Brief: Below is a listing. Quote from it, exactly, the lines from the one containing "points = [vertex.co" down to the one containing "before = set(bpy.data.objects)", both ends included, and nothing else.

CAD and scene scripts
☆ ☆ ☆ ☆ ☆

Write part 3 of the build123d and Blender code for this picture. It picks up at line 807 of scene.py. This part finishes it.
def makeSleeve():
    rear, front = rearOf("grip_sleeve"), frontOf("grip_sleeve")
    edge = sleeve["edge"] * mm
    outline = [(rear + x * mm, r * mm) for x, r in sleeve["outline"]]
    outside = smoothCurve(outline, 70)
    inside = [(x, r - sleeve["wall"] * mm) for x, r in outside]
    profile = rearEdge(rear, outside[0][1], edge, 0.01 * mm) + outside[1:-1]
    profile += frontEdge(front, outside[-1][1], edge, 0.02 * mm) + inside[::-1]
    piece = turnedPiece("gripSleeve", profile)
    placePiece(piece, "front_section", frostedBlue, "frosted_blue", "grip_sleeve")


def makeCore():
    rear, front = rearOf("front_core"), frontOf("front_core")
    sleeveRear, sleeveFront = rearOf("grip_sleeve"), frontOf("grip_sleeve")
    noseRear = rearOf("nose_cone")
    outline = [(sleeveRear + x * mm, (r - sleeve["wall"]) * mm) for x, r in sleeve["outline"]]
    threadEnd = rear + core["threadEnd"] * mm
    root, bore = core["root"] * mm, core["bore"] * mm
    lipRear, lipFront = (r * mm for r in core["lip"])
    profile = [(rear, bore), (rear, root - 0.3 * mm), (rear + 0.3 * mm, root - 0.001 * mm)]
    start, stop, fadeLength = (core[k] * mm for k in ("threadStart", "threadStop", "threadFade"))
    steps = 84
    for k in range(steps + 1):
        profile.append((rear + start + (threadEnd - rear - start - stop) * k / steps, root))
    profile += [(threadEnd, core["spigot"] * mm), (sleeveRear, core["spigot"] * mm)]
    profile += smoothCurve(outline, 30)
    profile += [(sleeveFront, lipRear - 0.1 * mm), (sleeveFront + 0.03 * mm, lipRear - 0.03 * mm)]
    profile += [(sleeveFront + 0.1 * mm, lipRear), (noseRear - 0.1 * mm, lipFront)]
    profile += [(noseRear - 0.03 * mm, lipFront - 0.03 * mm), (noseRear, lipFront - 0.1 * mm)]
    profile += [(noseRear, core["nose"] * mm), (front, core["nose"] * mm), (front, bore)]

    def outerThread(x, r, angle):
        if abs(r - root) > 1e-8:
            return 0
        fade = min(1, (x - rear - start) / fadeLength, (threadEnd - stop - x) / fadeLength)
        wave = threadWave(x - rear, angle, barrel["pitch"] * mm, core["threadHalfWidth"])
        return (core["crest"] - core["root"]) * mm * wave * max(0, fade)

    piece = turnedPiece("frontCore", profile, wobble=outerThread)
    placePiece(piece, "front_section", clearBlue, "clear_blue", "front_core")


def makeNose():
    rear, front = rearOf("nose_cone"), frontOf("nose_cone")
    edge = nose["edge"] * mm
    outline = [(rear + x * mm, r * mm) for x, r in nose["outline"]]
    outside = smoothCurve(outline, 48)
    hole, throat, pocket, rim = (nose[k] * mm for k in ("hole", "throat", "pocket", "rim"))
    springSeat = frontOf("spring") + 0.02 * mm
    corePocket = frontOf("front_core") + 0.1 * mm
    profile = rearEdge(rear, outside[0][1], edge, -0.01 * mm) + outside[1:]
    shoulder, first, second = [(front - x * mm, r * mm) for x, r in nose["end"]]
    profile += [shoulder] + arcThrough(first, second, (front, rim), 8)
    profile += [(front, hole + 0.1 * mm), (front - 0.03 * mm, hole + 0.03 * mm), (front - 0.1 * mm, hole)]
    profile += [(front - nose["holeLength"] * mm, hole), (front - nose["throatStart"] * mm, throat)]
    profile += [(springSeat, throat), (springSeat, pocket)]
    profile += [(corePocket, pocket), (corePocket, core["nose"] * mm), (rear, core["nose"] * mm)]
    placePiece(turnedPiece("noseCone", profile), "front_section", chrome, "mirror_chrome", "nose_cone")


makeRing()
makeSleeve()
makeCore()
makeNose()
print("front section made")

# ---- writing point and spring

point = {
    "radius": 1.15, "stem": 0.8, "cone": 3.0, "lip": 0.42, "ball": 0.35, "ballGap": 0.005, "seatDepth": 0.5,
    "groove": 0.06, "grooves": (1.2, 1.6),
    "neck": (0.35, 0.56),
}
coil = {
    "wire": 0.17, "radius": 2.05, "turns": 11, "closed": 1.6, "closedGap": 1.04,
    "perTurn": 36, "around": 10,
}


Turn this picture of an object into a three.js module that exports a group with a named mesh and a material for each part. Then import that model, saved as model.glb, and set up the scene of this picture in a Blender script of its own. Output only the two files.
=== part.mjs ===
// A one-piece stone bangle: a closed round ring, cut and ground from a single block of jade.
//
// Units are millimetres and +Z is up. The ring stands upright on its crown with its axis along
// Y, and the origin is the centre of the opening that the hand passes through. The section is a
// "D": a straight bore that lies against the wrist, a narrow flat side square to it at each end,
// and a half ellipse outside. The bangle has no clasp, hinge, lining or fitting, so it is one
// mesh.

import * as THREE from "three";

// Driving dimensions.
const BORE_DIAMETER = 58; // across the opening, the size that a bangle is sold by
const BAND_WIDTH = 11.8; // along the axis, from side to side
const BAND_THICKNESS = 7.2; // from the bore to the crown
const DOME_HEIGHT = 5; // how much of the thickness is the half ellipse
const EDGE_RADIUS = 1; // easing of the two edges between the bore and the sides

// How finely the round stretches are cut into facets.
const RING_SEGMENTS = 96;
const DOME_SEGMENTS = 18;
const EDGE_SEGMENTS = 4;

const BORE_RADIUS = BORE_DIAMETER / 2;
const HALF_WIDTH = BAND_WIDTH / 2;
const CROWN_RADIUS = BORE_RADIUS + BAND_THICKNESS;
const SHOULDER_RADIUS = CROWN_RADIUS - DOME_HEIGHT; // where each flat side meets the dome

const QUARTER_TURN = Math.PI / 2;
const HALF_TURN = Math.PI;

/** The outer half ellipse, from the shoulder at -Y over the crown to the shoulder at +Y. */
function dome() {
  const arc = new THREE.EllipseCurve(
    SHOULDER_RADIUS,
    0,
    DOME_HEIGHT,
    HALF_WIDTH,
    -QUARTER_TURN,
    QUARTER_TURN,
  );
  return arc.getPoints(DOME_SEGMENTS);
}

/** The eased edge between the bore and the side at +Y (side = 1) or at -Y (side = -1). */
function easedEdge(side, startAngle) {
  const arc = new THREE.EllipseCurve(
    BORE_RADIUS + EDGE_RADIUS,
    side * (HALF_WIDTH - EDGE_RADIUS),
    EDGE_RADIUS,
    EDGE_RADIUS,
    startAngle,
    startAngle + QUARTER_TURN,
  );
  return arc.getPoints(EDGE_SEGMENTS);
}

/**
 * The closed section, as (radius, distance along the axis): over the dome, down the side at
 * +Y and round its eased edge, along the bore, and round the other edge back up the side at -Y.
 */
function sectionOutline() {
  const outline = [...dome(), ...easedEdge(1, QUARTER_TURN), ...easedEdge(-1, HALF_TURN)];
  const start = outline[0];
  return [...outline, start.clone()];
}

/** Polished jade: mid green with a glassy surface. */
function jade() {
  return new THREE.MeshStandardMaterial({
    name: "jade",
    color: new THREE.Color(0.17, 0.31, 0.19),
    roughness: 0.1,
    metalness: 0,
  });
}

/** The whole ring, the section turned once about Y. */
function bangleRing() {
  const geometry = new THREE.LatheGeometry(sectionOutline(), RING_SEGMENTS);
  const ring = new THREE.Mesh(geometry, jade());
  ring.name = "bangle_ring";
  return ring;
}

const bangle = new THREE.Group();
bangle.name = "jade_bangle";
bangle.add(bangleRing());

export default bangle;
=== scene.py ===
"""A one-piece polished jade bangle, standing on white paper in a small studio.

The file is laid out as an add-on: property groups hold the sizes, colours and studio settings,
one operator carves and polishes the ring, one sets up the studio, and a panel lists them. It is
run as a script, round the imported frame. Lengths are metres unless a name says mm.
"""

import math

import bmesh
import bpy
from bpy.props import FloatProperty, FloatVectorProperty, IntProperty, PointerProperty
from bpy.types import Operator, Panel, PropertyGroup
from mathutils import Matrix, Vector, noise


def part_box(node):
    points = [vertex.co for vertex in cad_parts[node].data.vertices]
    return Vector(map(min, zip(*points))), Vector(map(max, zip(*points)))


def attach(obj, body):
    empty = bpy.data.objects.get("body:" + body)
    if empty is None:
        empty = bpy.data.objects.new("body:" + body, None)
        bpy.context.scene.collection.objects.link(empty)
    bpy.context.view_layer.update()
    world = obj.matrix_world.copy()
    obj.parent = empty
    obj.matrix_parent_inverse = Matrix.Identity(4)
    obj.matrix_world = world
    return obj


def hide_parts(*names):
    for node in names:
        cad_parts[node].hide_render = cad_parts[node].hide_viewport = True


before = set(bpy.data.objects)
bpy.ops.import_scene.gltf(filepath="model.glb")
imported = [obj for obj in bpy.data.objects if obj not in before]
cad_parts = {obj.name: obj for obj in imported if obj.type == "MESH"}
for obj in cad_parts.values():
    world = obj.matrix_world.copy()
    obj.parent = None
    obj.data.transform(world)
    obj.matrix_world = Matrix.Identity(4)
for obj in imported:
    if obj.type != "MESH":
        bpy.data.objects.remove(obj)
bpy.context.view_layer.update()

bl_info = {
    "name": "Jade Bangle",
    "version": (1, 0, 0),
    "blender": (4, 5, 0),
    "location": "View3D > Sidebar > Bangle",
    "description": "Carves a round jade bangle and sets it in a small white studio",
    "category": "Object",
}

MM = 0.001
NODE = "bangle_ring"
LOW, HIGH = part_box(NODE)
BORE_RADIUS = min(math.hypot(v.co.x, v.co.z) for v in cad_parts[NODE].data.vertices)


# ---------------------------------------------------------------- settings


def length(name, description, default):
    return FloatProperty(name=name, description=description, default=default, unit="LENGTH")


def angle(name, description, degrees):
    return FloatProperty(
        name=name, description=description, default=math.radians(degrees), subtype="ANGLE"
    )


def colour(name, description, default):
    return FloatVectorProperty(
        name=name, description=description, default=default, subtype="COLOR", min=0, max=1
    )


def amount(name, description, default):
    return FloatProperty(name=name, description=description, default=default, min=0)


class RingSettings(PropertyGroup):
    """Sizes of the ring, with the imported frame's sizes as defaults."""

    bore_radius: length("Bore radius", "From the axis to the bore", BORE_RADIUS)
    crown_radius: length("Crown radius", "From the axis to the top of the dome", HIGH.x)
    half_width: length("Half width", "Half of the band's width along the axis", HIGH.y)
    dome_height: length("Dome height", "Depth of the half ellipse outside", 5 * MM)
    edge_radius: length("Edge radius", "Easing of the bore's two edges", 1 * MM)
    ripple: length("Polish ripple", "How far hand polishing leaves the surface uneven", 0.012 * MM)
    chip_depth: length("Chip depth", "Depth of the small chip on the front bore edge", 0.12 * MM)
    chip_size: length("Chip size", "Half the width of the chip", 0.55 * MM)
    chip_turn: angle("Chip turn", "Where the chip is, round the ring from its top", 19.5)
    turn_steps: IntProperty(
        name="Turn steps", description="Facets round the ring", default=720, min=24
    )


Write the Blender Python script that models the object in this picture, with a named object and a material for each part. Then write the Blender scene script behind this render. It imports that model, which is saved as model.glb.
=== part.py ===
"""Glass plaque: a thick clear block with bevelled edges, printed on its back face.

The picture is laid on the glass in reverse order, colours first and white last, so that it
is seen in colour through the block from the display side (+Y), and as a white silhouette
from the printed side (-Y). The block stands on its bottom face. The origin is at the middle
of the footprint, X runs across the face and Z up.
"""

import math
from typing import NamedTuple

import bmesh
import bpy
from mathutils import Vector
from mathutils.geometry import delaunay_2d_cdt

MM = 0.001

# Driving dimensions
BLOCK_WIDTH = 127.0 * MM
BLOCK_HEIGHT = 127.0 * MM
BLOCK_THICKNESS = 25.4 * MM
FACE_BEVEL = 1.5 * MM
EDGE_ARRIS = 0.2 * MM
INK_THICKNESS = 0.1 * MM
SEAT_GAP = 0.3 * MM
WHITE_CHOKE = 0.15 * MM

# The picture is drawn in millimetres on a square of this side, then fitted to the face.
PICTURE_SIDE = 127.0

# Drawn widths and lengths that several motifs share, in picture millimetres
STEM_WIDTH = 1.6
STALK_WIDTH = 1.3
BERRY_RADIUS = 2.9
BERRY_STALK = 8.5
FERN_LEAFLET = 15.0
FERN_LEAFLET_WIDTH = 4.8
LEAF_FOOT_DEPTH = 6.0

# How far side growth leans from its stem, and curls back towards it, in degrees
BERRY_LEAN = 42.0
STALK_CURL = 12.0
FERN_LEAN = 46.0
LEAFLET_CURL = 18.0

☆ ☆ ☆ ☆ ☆

Correct answer:
    points = [vertex.co for vertex in cad_parts[node].data.vertices]
    return Vector(map(min, zip(*points))), Vector(map(max, zip(*points)))


def attach(obj, body):
    empty = bpy.data.objects.get("body:" + body)
    if empty is None:
        empty = bpy.data.objects.new("body:" + body, None)
        bpy.context.scene.collection.objects.link(empty)
    bpy.context.view_layer.update()
    world = obj.matrix_world.copy()
    obj.parent = empty
    obj.matrix_parent_inverse = Matrix.Identity(4)
    obj.matrix_world = world
    return obj


def hide_parts(*names):
    for node in names:
        cad_parts[node].hide_render = cad_parts[node].hide_viewport = True


before = set(bpy.data.objects)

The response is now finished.